As Remington’s papers indicate, the Freedmen’s Bureau was a vital first step in elevating former slaves to full citizenship. It was indeed an organization, to borrow a phrase from historian Janette Thomas Greenwood, which helped provide the “first fruits of freedom.”[6] However, the Bureau was woefully undermanned and was eliminated by Congress in 1872. In 1868, while still in the service of the Bureau, Remington married Ellen Howard of Brooklyn, New York, and once the Bureau was disbanded the couple moved to New York City. Although Remington was well suited to deal with civil rights cases he devoted the remainder of his professional career to tax, patent and real estate law. He died in New York City in 1899.

[Banner Image:  An officer of the Freedmen’s Bureau acts as peacemaker.

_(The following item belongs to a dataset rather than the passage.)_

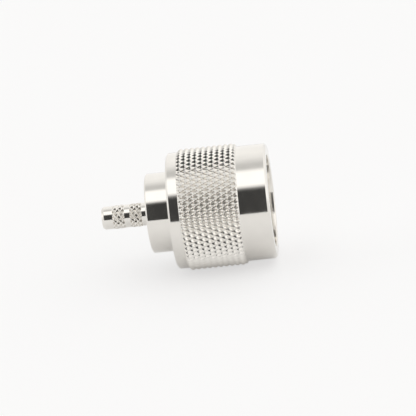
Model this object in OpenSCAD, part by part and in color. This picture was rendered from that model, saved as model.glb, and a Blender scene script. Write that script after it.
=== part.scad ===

Published in Harper’s Weekly, July 25, 1868 (Library of Congress)]

Footnotes:

[1] See James H. Remington Papers, “Historical Notes,” Rhode Island Historical Society.

[2] One of the unusual side notes regarding the Remington homestead is at the time of James’s birth it had been in the same family since its original purchase from the Narragansett Indians.

[3] William P. Hopkins, The Seventh Regiment Rhode Island Volunteers in the Civil War 1862-1865 (Providence, RI: The Providence Press, 1903), 353-354.

[4] See James H. Remington Papers, box 6, folder 15, Rhode Island Historical Society.

[5] Benjamin Butler to General E. R. S. Canby, March 22, 1869, James H. Remington Papers, box 6, folder 15, Rhode Island Historical Society.

[6] See Janette Thomas Greenwood, First Fruits of Freedom: The Migration of Former Slaves and Their Search for Equality in Worcester, Massachusetts, 1862-1900 (University of North Carolina Press, 2010).